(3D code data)
- - - - -
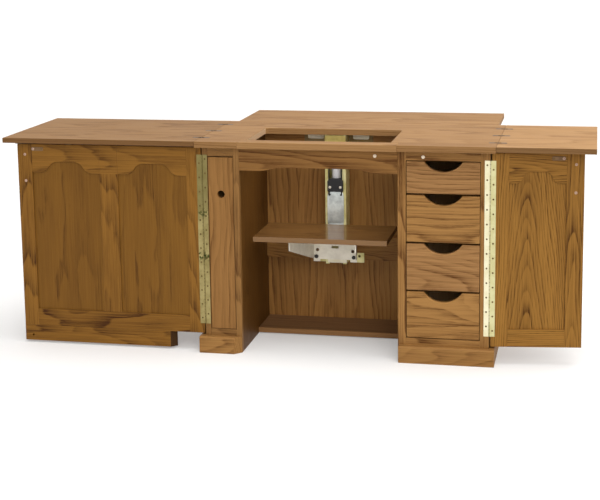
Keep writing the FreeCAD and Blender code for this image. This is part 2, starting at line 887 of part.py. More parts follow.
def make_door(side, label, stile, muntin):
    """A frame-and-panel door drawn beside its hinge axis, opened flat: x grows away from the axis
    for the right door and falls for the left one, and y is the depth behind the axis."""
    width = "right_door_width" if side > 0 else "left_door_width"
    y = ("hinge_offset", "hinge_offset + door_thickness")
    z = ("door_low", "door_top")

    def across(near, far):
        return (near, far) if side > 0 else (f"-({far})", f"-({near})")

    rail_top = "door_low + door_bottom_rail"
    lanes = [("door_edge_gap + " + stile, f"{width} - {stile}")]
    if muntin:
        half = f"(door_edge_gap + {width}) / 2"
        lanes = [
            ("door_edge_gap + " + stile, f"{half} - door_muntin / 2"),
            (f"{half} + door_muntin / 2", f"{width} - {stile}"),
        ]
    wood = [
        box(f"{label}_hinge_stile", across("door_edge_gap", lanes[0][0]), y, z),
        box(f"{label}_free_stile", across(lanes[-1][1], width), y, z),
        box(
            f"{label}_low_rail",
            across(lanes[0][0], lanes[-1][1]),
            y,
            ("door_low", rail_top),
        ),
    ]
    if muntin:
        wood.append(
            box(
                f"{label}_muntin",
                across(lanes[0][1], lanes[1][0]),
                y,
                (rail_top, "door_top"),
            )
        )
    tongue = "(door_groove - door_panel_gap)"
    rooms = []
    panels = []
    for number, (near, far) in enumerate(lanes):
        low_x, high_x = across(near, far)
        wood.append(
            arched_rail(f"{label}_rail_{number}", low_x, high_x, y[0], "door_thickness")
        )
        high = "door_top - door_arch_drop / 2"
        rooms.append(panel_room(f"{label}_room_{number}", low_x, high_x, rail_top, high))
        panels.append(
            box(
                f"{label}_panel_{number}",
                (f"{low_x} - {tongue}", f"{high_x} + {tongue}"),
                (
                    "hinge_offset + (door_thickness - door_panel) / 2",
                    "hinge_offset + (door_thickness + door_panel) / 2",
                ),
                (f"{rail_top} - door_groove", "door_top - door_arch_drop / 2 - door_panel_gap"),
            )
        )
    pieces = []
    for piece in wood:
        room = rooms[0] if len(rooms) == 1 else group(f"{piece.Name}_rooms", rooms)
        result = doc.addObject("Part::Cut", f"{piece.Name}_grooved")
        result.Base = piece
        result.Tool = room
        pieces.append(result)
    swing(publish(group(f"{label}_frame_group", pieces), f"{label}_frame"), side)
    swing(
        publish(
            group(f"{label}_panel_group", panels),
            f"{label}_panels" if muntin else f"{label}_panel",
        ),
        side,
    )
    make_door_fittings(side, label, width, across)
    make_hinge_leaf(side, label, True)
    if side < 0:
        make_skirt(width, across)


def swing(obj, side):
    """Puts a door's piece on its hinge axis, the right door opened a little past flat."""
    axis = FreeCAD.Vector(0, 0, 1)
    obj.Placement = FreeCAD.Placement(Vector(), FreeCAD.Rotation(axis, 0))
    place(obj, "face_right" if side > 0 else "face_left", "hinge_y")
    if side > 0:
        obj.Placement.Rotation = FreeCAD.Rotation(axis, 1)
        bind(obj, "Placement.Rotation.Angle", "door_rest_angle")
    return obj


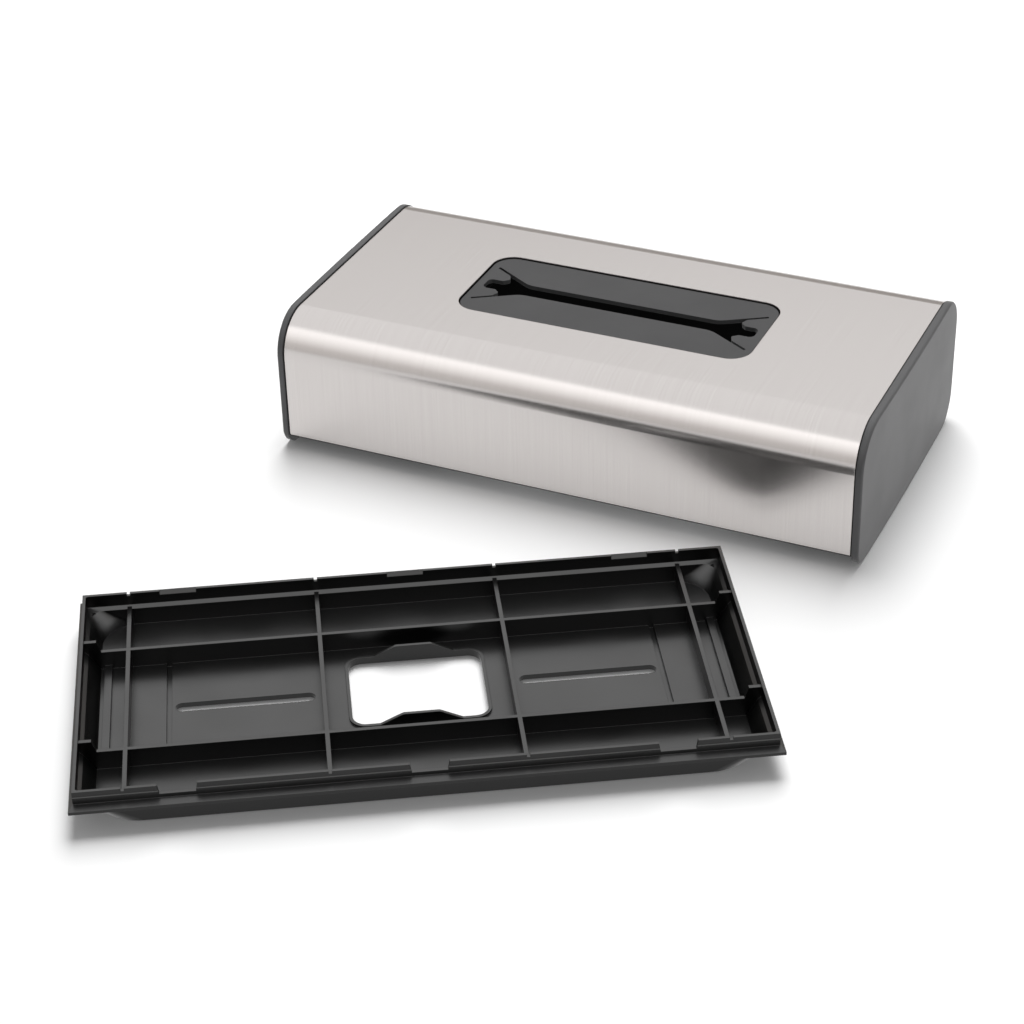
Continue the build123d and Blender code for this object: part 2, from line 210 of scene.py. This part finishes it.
- - - - -
- **TASK INSTRUCTIONS**
Reproduce the listing above word for word.

- **SOLUTION FOR THIS TASK**
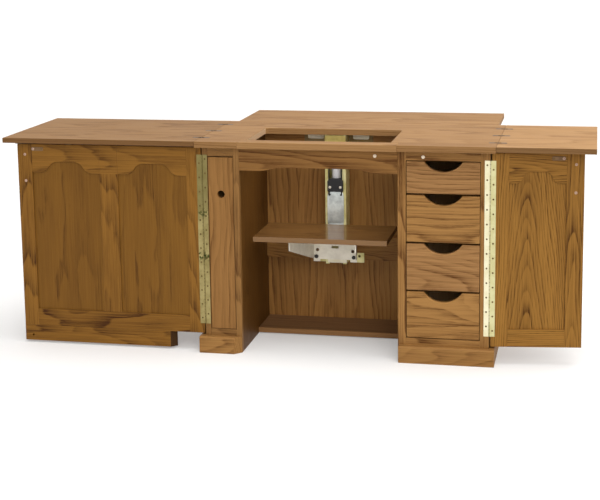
Keep writing the FreeCAD and Blender code for this image. This is part 2, starting at line 887 of part.py. More parts follow.
def make_door(side, label, stile, muntin):
    """A frame-and-panel door drawn beside its hinge axis, opened flat: x grows away from the axis
    for the right door and falls for the left one, and y is the depth behind the axis."""
    width = "right_door_width" if side > 0 else "left_door_width"
    y = ("hinge_offset", "hinge_offset + door_thickness")
    z = ("door_low", "door_top")

    def across(near, far):
        return (near, far) if side > 0 else (f"-({far})", f"-({near})")

    rail_top = "door_low + door_bottom_rail"
    lanes = [("door_edge_gap + " + stile, f"{width} - {stile}")]
    if muntin:
        half = f"(door_edge_gap + {width}) / 2"
        lanes = [
            ("door_edge_gap + " + stile, f"{half} - door_muntin / 2"),
            (f"{half} + door_muntin / 2", f"{width} - {stile}"),
        ]
    wood = [
        box(f"{label}_hinge_stile", across("door_edge_gap", lanes[0][0]), y, z),
        box(f"{label}_free_stile", across(lanes[-1][1], width), y, z),
        box(
            f"{label}_low_rail",
            across(lanes[0][0], lanes[-1][1]),
            y,
            ("door_low", rail_top),
        ),
    ]
    if muntin:
        wood.append(
            box(
                f"{label}_muntin",
                across(lanes[0][1], lanes[1][0]),
                y,
                (rail_top, "door_top"),
            )
        )
    tongue = "(door_groove - door_panel_gap)"
    rooms = []
    panels = []
    for number, (near, far) in enumerate(lanes):
        low_x, high_x = across(near, far)
        wood.append(
            arched_rail(f"{label}_rail_{number}", low_x, high_x, y[0], "door_thickness")
        )
        high = "door_top - door_arch_drop / 2"
        rooms.append(panel_room(f"{label}_room_{number}", low_x, high_x, rail_top, high))
        panels.append(
            box(
                f"{label}_panel_{number}",
                (f"{low_x} - {tongue}", f"{high_x} + {tongue}"),
                (
                    "hinge_offset + (door_thickness - door_panel) / 2",
                    "hinge_offset + (door_thickness + door_panel) / 2",
                ),
                (f"{rail_top} - door_groove", "door_top - door_arch_drop / 2 - door_panel_gap"),
            )
        )
    pieces = []
    for piece in wood:
        room = rooms[0] if len(rooms) == 1 else group(f"{piece.Name}_rooms", rooms)
        result = doc.addObject("Part::Cut", f"{piece.Name}_grooved")
        result.Base = piece
        result.Tool = room
        pieces.append(result)
    swing(publish(group(f"{label}_frame_group", pieces), f"{label}_frame"), side)
    swing(
        publish(
            group(f"{label}_panel_group", panels),
            f"{label}_panels" if muntin else f"{label}_panel",
        ),
        side,
    )
    make_door_fittings(side, label, width, across)
    make_hinge_leaf(side, label, True)
    if side < 0:
        make_skirt(width, across)


def swing(obj, side):
    """Puts a door's piece on its hinge axis, the right door opened a little past flat."""
    axis = FreeCAD.Vector(0, 0, 1)
    obj.Placement = FreeCAD.Placement(Vector(), FreeCAD.Rotation(axis, 0))
    place(obj, "face_right" if side > 0 else "face_left", "hinge_y")
    if side > 0:
        obj.Placement.Rotation = FreeCAD.Rotation(axis, 1)
        bind(obj, "Placement.Rotation.Angle", "door_rest_angle")
    return obj


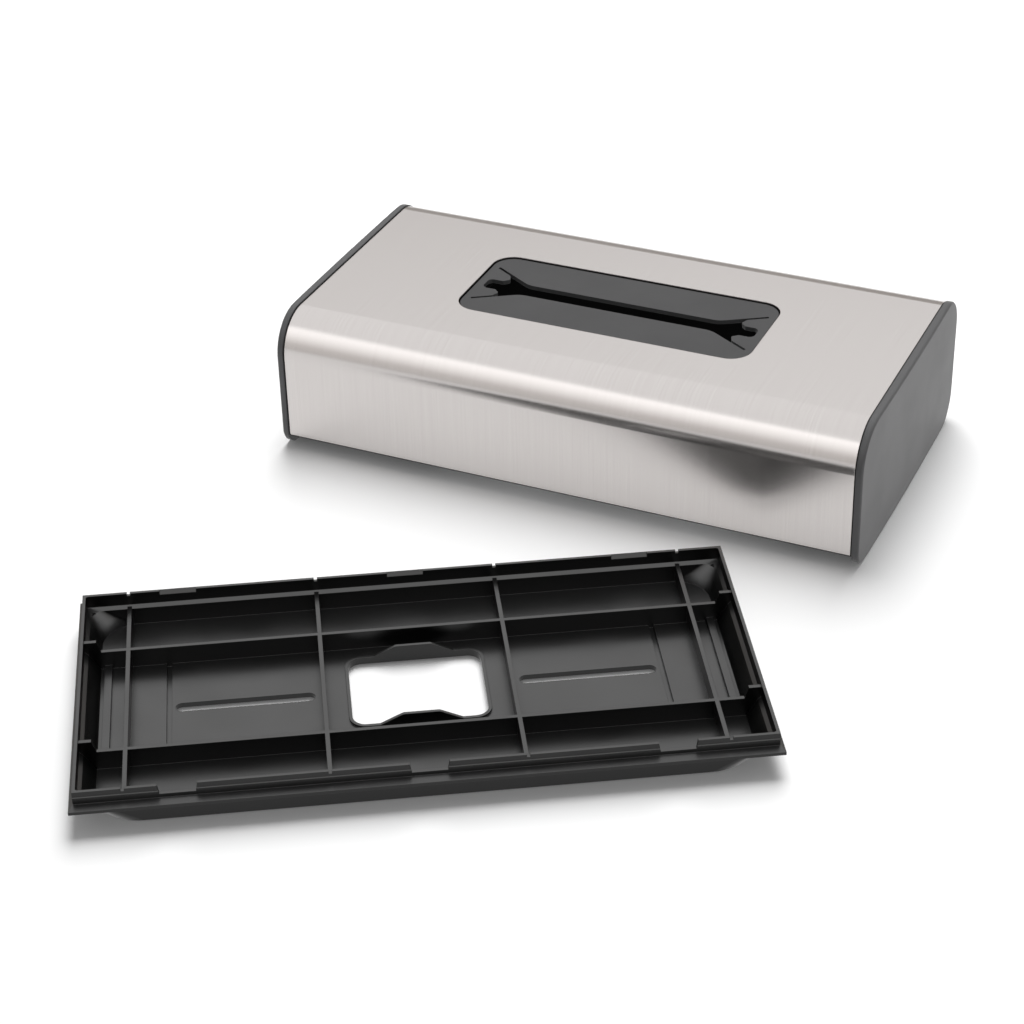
Continue the build123d and Blender code for this object: part 2, from line 210 of scene.py. This part finishes it.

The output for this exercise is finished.